● **Job**
Tally every line of the material that includes "joints", then give the tally and nothing else.

^^^^^^^^

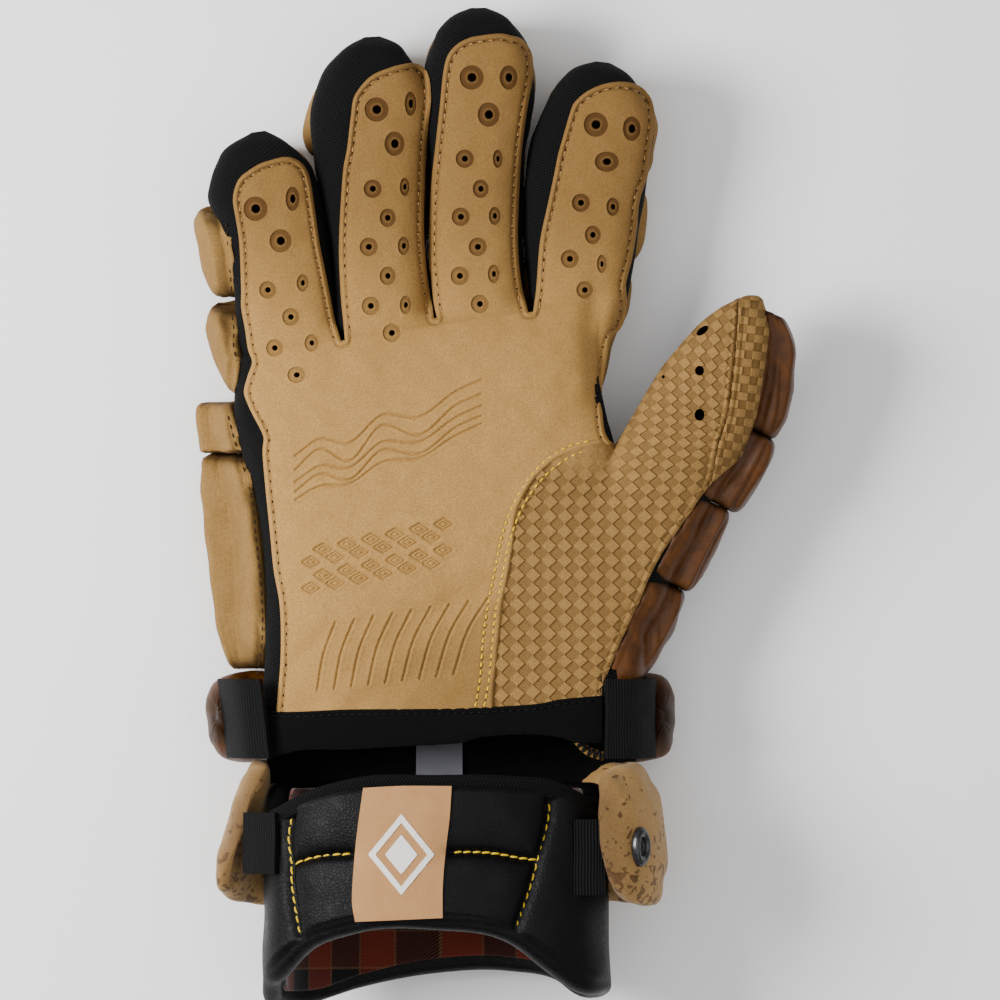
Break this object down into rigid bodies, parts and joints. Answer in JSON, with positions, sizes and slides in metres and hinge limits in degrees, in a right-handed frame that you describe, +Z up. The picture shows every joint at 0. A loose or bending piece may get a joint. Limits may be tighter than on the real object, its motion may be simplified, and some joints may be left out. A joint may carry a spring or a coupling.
{
  "type": "lacrosse glove",
  "caption": "Right-hand lacrosse glove lying on its back: tan leather palm, black mesh fingers, padded rolls on the back and a padded cuff.",
  "frame": {"origin": "middle of the glove's bounding box, on the surface that it lies on", "axes": "+Y from the cuff to the fingertips, +X across the palm towards the thumb, +Z up out of the palm"},
  "size_m": [0.198, 0.3286, 0.0766],
  "materials": {
    "tan_suede": "napped tan palm leather",
    "tan_padding": "tan synthetic leather over foam",
    "brown_leather": "smooth dark caramel leather over foam",
    "black_mesh": "black knitted mesh",
    "black_elastic": "ribbed black elastic and tape",
    "black_leather": "grained black synthetic leather",
    "plaid_lining": "dark red and black checked cloth",
    "copper_weave": "copper-coloured woven patch",
    "grey_label": "blank grey woven label",
    "black_metal": "black enamelled eyelet"
  },
  "bodies": {
    "root": {"care_label": "grey_label", "cuff_edge_tape": "black_elastic", "cuff_gusset_left": "black_elastic", "cuff_gusset_right": "black_elastic", "cuff_lining": "plaid_lining", "cuff_pad": "black_leather", "cuff_patch": "copper_weave", "cuff_shield": "tan_padding", "hand_back_mesh": "black_mesh", "index_back_pad": "tan_padding", "index_distal_roll": "tan_padding", "index_finger_mesh": "black_mesh", "index_knuckle_pad": "tan_padding", "index_middle_roll": "tan_padding", "index_proximal_roll": "tan_padding", "little_back_pad": "tan_padding", "little_distal_roll": "tan_padding", "little_finger_mesh": "black_mesh", "little_knuckle_pad": "tan_padding", "little_middle_roll": "tan_padding", "little_proximal_roll": "tan_padding", "middle_back_pad": "tan_padding", "middle_distal_roll": "tan_padding", "middle_finger_mesh": "black_mesh", "middle_knuckle_pad": "tan_padding", "middle_middle_roll": "tan_padding", "middle_proximal_roll": "tan_padding", "palm_leather": "tan_suede", "ring_back_pad": "tan_padding", "ring_distal_roll": "tan_padding", "ring_finger_mesh": "black_mesh", "ring_knuckle_pad": "tan_padding", "ring_middle_roll": "tan_padding", "ring_proximal_roll": "tan_padding", "shield_eyelet": "black_metal", "side_elastic_left": "black_elastic", "side_elastic_right": "black_elastic", "thumb_cap": "brown_leather", "thumb_leather": "tan_suede", "thumb_mesh": "black_mesh", "thumb_roll_lower": "brown_leather", "thumb_roll_middle": "brown_leather", "thumb_roll_upper": "brown_leather", "thumb_side_strip": "tan_suede", "wrist_back": "black_mesh", "wrist_band": "black_leather", "wrist_roll": "brown_leather"}
  },
  "joints": []
}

^^^^^^^^

● **Written response**
2